Until joining this forum, whether I recognized it or not, I have allowed fear to dictate the terms of how I live my life. I am transgendered, I am afraid, and I have been a closet dweller my entire life.

Over the past year, however, I have taken many baby steps, made positive strides, and made much progress in the development, evolution, and maturation of Anne. For instance, I have recently come out to certain friends and family, I now purchase my own makeup in person, I shop for my own clothes, and I regularly visit a nail salon (albeit all in drab).

These are things, however, that even just one year ago I could not imagine myself doing, even in drab. Simply put, such things seemed beyond me, and seemed very much impossible. In this, I refused to engage in any action that I perceived to be a risky undertaking. But the problem was that I considered everything to be a risky undertaking, which meant that I did nothing except dress within the warm, safe, comfortable, and lonely confines of my blessed sanctuary that was my closet.

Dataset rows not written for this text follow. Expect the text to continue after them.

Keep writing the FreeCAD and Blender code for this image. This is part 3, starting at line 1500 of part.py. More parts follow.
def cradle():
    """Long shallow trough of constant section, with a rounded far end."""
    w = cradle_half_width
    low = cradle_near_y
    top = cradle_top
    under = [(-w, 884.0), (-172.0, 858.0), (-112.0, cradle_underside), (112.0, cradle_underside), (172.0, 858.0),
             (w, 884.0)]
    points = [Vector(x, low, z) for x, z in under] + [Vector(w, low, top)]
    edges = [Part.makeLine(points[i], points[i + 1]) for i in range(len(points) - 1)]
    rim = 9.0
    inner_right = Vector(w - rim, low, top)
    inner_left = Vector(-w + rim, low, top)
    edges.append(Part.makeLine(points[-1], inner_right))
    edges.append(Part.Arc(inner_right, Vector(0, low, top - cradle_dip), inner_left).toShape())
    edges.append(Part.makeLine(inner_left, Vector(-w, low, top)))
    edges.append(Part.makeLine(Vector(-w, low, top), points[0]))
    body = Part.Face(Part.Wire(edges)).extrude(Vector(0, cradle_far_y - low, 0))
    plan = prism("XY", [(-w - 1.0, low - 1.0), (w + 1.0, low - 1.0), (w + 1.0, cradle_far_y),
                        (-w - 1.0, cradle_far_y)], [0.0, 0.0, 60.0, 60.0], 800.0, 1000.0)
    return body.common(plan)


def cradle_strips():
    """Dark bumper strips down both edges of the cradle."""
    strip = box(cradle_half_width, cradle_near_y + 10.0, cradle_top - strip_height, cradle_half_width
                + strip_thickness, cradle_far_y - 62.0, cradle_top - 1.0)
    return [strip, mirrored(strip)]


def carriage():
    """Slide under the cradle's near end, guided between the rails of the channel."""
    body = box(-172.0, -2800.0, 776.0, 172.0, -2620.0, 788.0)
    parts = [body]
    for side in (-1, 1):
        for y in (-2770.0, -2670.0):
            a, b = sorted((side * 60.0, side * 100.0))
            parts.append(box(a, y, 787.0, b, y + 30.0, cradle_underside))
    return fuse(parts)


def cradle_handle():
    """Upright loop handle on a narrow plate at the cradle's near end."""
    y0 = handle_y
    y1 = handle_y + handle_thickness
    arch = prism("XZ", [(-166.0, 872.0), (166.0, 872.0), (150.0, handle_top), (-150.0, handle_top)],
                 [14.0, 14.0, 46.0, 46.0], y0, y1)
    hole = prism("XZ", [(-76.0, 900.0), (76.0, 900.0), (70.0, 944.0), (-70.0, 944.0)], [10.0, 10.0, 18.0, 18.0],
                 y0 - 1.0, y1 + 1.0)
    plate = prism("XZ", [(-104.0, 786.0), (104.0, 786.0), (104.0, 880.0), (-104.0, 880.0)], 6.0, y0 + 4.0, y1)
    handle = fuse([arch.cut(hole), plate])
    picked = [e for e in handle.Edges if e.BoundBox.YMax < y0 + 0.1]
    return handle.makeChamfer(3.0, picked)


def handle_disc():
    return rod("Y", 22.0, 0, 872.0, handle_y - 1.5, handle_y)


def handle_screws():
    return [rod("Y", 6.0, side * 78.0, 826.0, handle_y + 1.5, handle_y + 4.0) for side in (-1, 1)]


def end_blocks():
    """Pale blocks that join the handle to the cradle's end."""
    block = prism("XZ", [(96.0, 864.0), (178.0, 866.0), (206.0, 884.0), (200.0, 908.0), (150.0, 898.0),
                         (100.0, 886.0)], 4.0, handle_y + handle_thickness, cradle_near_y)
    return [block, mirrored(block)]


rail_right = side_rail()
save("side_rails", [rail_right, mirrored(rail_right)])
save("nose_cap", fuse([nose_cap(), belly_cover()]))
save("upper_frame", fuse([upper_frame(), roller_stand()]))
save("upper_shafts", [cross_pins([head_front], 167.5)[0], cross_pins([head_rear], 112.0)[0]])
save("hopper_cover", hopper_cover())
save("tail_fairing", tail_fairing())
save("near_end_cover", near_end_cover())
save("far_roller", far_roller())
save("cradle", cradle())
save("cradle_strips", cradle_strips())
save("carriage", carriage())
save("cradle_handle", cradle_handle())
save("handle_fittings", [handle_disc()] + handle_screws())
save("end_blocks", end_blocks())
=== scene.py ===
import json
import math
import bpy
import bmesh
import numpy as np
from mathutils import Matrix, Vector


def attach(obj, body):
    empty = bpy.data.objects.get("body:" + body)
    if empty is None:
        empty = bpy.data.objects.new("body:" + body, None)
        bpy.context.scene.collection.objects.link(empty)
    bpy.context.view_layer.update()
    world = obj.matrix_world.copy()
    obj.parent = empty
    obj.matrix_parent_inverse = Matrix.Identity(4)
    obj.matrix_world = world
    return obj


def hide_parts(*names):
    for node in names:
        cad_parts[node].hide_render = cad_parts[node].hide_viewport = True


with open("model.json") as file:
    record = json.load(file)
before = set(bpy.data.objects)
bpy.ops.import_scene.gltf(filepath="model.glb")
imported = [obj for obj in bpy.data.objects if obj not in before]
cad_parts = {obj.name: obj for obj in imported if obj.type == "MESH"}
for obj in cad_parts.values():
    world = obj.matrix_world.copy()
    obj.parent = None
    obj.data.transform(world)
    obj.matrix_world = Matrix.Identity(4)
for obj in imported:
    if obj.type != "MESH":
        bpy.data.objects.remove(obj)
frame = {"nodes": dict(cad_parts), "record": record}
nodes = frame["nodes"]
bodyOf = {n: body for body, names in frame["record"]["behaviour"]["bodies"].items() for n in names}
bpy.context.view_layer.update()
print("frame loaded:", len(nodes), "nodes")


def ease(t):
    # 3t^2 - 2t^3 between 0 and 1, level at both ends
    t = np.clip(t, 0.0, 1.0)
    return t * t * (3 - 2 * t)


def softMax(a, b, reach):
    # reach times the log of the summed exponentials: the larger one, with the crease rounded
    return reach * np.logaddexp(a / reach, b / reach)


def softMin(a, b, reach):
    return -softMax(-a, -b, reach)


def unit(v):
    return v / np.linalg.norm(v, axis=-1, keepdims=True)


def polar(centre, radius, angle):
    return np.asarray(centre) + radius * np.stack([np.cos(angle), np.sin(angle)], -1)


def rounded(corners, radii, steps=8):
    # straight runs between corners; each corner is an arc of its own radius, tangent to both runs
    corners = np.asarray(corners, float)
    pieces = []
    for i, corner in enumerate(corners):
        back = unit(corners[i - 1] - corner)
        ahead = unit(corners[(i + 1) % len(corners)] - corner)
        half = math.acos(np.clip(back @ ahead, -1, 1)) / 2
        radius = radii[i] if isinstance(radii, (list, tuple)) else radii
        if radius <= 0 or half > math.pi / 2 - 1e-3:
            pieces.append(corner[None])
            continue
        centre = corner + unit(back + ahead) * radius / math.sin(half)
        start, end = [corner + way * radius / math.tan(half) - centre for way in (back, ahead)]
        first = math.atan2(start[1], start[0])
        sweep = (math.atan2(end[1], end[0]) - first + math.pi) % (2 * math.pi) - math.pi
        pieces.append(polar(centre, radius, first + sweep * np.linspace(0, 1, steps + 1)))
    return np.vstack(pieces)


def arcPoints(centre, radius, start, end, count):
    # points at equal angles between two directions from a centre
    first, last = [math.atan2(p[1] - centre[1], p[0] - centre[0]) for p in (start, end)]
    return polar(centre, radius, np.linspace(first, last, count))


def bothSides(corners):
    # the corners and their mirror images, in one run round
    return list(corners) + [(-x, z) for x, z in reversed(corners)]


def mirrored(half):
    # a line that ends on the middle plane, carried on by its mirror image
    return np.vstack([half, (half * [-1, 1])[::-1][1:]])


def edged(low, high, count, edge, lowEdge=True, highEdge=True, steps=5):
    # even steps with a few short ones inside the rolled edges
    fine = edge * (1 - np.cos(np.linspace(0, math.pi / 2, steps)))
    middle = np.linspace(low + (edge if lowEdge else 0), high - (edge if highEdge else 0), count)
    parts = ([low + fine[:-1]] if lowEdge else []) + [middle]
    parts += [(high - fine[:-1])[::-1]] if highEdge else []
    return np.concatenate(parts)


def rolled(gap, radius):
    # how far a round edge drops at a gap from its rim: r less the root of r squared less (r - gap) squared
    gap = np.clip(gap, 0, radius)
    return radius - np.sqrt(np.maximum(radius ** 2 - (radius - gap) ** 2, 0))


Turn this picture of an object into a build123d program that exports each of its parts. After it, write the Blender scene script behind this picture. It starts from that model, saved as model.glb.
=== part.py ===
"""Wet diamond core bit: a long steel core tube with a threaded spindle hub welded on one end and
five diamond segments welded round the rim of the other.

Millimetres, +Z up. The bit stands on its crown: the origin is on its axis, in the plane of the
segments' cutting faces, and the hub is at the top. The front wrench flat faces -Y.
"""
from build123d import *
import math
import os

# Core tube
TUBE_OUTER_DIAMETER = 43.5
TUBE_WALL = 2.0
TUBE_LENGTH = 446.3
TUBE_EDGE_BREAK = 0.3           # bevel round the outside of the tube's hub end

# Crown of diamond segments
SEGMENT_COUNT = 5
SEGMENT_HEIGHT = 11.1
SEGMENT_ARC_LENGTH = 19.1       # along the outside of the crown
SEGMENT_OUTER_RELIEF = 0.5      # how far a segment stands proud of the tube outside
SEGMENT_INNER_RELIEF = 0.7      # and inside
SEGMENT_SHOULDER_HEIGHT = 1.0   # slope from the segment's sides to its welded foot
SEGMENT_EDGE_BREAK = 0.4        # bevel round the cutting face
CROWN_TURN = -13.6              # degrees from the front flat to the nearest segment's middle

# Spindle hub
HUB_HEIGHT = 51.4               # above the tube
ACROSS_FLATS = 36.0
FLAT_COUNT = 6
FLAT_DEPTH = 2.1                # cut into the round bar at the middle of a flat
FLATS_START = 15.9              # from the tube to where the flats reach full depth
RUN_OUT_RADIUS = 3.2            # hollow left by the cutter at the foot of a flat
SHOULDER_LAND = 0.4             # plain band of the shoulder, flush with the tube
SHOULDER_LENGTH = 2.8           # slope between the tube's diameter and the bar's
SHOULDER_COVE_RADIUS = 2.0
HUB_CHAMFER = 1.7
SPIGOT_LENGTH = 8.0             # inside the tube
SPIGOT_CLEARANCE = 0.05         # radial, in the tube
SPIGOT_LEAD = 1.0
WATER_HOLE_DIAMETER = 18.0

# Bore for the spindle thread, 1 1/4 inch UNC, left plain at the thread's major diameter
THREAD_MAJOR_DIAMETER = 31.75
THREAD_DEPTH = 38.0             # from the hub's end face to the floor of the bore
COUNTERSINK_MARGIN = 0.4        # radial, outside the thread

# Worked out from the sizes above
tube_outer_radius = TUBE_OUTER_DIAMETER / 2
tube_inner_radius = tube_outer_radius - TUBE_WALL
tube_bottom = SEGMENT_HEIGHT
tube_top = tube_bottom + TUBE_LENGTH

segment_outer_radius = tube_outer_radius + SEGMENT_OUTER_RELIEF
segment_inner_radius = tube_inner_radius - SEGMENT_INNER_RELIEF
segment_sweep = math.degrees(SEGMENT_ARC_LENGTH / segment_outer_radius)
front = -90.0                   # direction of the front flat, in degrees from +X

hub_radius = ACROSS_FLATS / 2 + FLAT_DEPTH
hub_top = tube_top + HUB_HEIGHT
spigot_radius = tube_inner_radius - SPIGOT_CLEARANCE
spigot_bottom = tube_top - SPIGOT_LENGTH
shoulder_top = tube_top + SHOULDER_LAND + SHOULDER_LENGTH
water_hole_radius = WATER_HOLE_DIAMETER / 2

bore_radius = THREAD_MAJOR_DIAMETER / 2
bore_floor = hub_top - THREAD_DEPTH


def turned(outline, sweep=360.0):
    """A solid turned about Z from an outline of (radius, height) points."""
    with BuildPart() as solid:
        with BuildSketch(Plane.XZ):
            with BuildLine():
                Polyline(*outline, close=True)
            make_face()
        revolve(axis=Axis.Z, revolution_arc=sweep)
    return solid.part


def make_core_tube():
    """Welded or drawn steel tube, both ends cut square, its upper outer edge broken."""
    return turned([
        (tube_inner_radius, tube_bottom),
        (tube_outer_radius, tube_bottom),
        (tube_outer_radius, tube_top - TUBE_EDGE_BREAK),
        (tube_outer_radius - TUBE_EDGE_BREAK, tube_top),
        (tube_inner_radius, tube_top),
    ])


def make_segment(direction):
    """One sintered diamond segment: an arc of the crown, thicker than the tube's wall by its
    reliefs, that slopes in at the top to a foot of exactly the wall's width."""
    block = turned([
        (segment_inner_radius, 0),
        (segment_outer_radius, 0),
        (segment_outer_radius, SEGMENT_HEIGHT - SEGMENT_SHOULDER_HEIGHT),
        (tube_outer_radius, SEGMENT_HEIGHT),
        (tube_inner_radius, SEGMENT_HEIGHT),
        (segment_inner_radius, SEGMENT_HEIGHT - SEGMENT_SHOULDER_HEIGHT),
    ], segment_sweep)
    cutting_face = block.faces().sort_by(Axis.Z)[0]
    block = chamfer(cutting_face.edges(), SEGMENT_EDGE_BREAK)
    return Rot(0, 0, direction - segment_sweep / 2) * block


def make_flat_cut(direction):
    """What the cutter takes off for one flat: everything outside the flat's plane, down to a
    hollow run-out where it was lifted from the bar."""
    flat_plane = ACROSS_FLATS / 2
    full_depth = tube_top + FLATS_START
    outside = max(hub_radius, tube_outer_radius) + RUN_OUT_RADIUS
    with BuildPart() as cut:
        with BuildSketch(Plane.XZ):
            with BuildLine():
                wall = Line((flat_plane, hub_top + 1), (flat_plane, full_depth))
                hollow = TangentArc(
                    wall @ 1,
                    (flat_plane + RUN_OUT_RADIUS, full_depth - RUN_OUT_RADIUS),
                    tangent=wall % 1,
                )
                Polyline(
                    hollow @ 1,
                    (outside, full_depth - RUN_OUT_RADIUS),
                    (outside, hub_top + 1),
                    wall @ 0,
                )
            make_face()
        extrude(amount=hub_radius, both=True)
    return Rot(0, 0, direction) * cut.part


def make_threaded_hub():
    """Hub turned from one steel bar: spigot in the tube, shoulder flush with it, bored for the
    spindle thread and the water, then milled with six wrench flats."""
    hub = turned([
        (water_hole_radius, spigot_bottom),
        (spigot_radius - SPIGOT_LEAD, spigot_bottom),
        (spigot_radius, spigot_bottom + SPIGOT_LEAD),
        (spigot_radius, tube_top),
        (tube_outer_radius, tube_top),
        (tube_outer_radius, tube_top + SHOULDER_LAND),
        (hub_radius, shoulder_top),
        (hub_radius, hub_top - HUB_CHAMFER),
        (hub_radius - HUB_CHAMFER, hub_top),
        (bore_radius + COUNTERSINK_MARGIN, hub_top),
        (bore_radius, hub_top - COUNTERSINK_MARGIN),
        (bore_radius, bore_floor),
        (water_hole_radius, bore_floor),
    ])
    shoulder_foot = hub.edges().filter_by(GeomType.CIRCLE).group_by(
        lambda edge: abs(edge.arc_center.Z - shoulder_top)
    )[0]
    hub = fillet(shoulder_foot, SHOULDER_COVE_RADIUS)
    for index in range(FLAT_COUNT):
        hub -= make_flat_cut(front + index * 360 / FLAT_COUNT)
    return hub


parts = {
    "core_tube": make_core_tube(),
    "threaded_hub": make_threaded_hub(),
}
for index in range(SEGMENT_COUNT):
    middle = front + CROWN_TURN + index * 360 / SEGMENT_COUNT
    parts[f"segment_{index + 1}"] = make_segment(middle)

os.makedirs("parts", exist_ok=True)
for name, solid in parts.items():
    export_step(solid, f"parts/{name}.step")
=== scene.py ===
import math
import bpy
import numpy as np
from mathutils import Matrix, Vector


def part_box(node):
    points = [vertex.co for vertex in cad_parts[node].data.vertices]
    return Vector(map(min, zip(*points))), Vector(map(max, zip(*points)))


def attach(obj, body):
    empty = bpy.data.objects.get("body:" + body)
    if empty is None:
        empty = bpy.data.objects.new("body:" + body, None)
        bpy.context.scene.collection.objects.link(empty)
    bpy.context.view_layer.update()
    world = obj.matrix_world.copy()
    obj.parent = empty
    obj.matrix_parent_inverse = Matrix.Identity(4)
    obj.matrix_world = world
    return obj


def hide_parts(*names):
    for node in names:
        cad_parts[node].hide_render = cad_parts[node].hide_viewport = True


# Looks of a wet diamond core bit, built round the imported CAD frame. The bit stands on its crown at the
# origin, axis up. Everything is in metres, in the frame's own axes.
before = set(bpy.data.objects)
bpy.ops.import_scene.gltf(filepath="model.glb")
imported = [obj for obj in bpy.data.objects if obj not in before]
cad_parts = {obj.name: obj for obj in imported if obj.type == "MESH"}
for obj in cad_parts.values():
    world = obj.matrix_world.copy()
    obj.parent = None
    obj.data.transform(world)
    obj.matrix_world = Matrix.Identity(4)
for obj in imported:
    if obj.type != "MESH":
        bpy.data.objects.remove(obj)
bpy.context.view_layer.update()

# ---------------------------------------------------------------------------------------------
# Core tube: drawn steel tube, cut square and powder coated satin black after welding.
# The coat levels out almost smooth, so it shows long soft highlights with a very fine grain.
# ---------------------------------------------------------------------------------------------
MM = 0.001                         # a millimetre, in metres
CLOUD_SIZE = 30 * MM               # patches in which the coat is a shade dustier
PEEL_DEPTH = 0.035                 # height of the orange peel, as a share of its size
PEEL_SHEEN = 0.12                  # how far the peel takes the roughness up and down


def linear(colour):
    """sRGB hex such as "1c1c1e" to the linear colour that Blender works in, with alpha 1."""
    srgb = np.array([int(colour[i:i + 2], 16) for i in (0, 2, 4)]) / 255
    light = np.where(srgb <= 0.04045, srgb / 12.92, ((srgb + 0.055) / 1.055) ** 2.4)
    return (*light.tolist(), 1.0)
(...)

And this was all very much fine with me, until it wasn’t. Reading the stories, adventures, and experiences of members on this forum, though, has led me to believe that perhaps certain things are possible. More importantly, I have begun to believe that not only are certain things possible, but that I can do these things, whatever they may be.

Regardless, if anyone told me a year ago that I would eventually go out in public fully dressed as a woman, I would have responded with a hearty laugh, a “yeah right,” an “it will never happen,” and a “get lost.” But that would have been a year ago. It may have even been six months ago. It would not have been, however, last evening. In fact, last evening, I did just exactly that – I left the safety of my closet behind, and for the first time ever, I went out into the outside world dressed completely as a woman.

While en femme, I used the occasion to attend a TG support group meeting. Prior to the meeting, I had never knowingly met another member of the TG community. Last evening, however, not only did I meet real, honest-to-goodness crossdressers and transsexuals, I made many new friends doing so, all the while presenting as a woman.

This is not to say, though, that the experience was easy. The experience was anything but easy. I was scared sh!tless from the very beginning, as I stood inside the comfort of my closet (a hotel room), looking at the door that would lead me to the outside world. At that moment, all made up from head to toe as a woman, I questioned my resolve, my courage, and my desire. I wondered whether I could open that door, and whether I could take those first couple of steps outside without collapsing into the fetal position.

Fortunately, I did not have to wait long, as I did open the door leading out, and I did walk out into the outside world. In this regard, I faced my fear, and my fear was substantial. Although I damn near let it get the better of me, I did not. That I did this, though, that I actually did this, I am quite pleased with myself, and proud. I faced up to my fear, and defeated it.

Even better, I discovered that in so doing, the world neither exploded nor blinked out of existence. Armageddon did not occur. The moon did not crash into the Earth. And the oceans did not rise up and swallow all of the lands.

In fact, it was quite the opposite. I was amazed by the reception I seemed to garner along the way. Everybody I saw either offered a warm smile, or simply did not take notice. Of course, the TG crowd was gentle, kind, understanding, warm, and absolutely amazing. But those other people that I saw, that saw me, were not the monsters my mind had previously made them out to be.

As a result, I had a fantastic, wonderful, and exciting evening. I went out into the real world dressed as a woman! Li’l ole fearful me. I did it! I actually did it!